START Information given

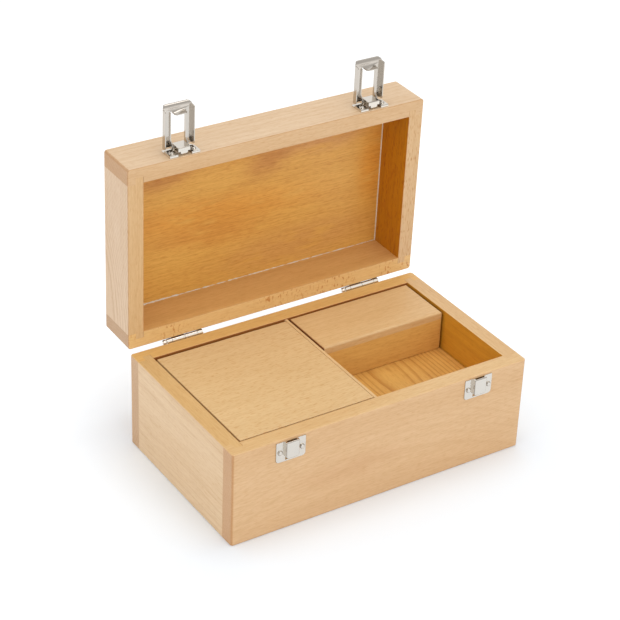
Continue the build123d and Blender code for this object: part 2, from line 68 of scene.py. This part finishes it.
class Finish:
    """A material or the world, with short calls that add and join its nodes."""

    def __init__(self, owner):
        owner.use_nodes = True
        self.owner = owner
        self.nodes = owner.node_tree.nodes
        self.links = owner.node_tree.links

    def add(self, kind, inputs=None, **settings):
        node = self.nodes.new(kind)
        for key, value in settings.items():
            setattr(node, key, value)
        self.put(node, inputs or {})
        return node

    def put(self, node, inputs):
        for key, value in inputs.items():
            if isinstance(value, bpy.types.NodeSocket):
                self.links.new(value, node.inputs[key])
            else:
                node.inputs[key].default_value = value

    def surface(self, inputs):
        self.put(self.nodes["Principled BSDF"], inputs)

    def math(self, operation, *values):
        return self.add("ShaderNodeMath", dict(enumerate(values)), operation=operation).outputs[0]

    def times(self, *values):
        result = values[0]
        for value in values[1:]:
            result = self.math("MULTIPLY", result, value)
        return result

    def largest(self, first, second, third):
        return self.math("MAXIMUM", first, self.math("MAXIMUM", second, third))

    def between(self, value, low, high):
        """low where value is 0, high where it is 1 and even between."""
        return self.add("ShaderNodeMapRange", {0: value, 3: low, 4: high}).outputs[0]

    def step(self, value, low, high):
        """0 below low, 1 above high and smooth between; the other way where low is the higher."""
        flip = low > high
        return self.add("ShaderNodeMapRange", {
            0: value, 1: min(low, high), 2: max(low, high), 3: float(flip), 4: float(not flip)},
            interpolation_type="SMOOTHSTEP").outputs[0]

    def noise(self, vector, scale, detail, distortion=0.0):
        return self.add("ShaderNodeTexNoise", {
            "Vector": vector, "Scale": scale, "Detail": detail,
            "Distortion": distortion}).outputs["Fac"]

    def mix(self, factor, first, second, blend="MIX"):
        return self.add("ShaderNodeMix", {0: factor, 6: first, 7: second}, data_type="RGBA",
                        blend_type=blend).outputs[2]

    def split(self, vector):
        return list(self.add("ShaderNodeSeparateXYZ", {0: vector}).outputs)

    def bump(self, height, strength):
        return self.add("ShaderNodeBump", {
            "Strength": strength, "Distance": 0.0002, "Height": height}).outputs[0]


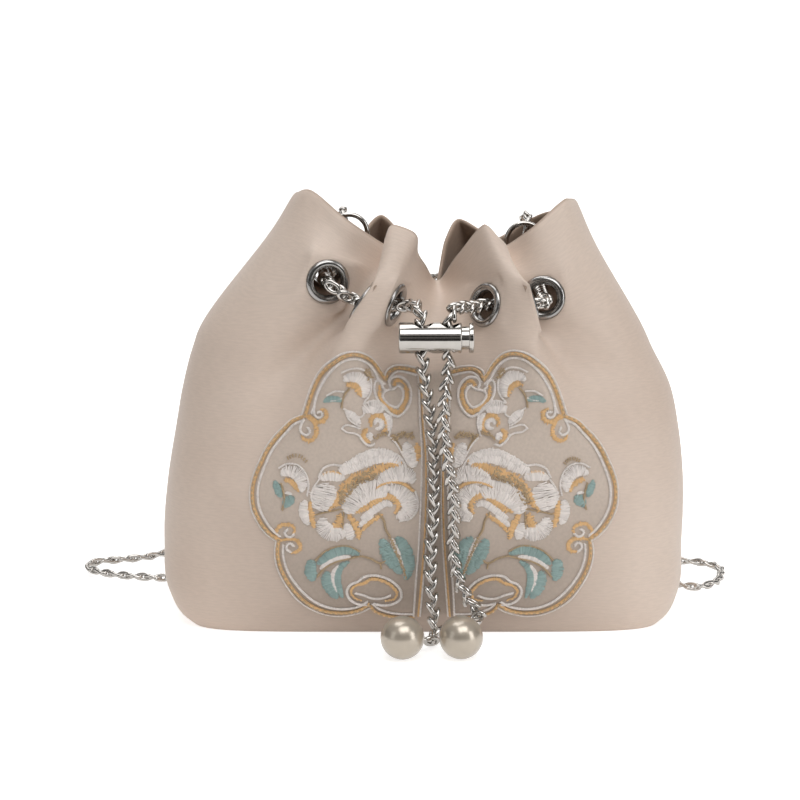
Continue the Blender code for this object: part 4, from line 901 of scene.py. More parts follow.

END Information given

Write the data from above out again, exactly.

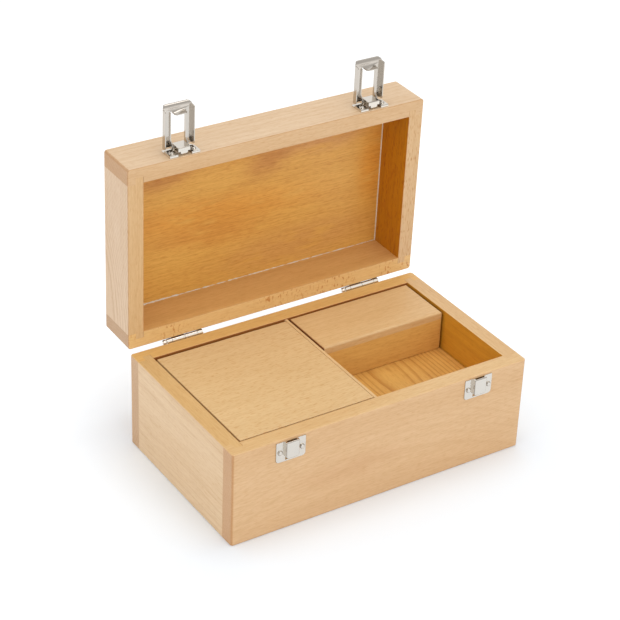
Continue the build123d and Blender code for this object: part 2, from line 68 of scene.py. This part finishes it.
class Finish:
    """A material or the world, with short calls that add and join its nodes."""

    def __init__(self, owner):
        owner.use_nodes = True
        self.owner = owner
        self.nodes = owner.node_tree.nodes
        self.links = owner.node_tree.links

    def add(self, kind, inputs=None, **settings):
        node = self.nodes.new(kind)
        for key, value in settings.items():
            setattr(node, key, value)
        self.put(node, inputs or {})
        return node

    def put(self, node, inputs):
        for key, value in inputs.items():
            if isinstance(value, bpy.types.NodeSocket):
                self.links.new(value, node.inputs[key])
            else:
                node.inputs[key].default_value = value

    def surface(self, inputs):
        self.put(self.nodes["Principled BSDF"], inputs)

    def math(self, operation, *values):
        return self.add("ShaderNodeMath", dict(enumerate(values)), operation=operation).outputs[0]

    def times(self, *values):
        result = values[0]
        for value in values[1:]:
            result = self.math("MULTIPLY", result, value)
        return result

    def largest(self, first, second, third):
        return self.math("MAXIMUM", first, self.math("MAXIMUM", second, third))

    def between(self, value, low, high):
        """low where value is 0, high where it is 1 and even between."""
        return self.add("ShaderNodeMapRange", {0: value, 3: low, 4: high}).outputs[0]

    def step(self, value, low, high):
        """0 below low, 1 above high and smooth between; the other way where low is the higher."""
        flip = low > high
        return self.add("ShaderNodeMapRange", {
            0: value, 1: min(low, high), 2: max(low, high), 3: float(flip), 4: float(not flip)},
            interpolation_type="SMOOTHSTEP").outputs[0]

    def noise(self, vector, scale, detail, distortion=0.0):
        return self.add("ShaderNodeTexNoise", {
            "Vector": vector, "Scale": scale, "Detail": detail,
            "Distortion": distortion}).outputs["Fac"]

    def mix(self, factor, first, second, blend="MIX"):
        return self.add("ShaderNodeMix", {0: factor, 6: first, 7: second}, data_type="RGBA",
                        blend_type=blend).outputs[2]

    def split(self, vector):
        return list(self.add("ShaderNodeSeparateXYZ", {0: vector}).outputs)

    def bump(self, height, strength):
        return self.add("ShaderNodeBump", {
            "Strength": strength, "Distance": 0.0002, "Height": height}).outputs[0]


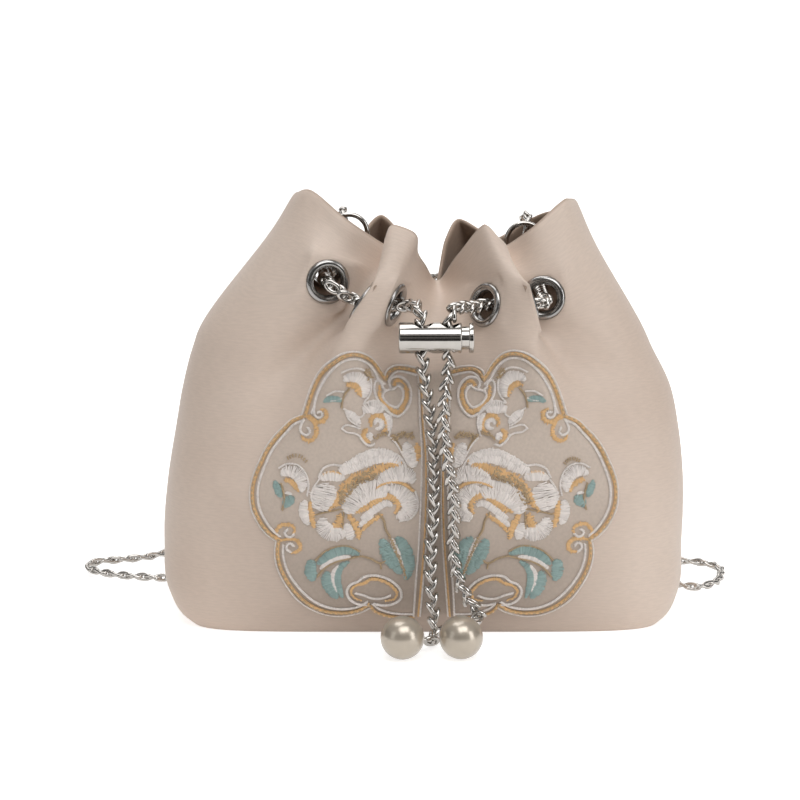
Continue the Blender code for this object: part 4, from line 901 of scene.py. More parts follow.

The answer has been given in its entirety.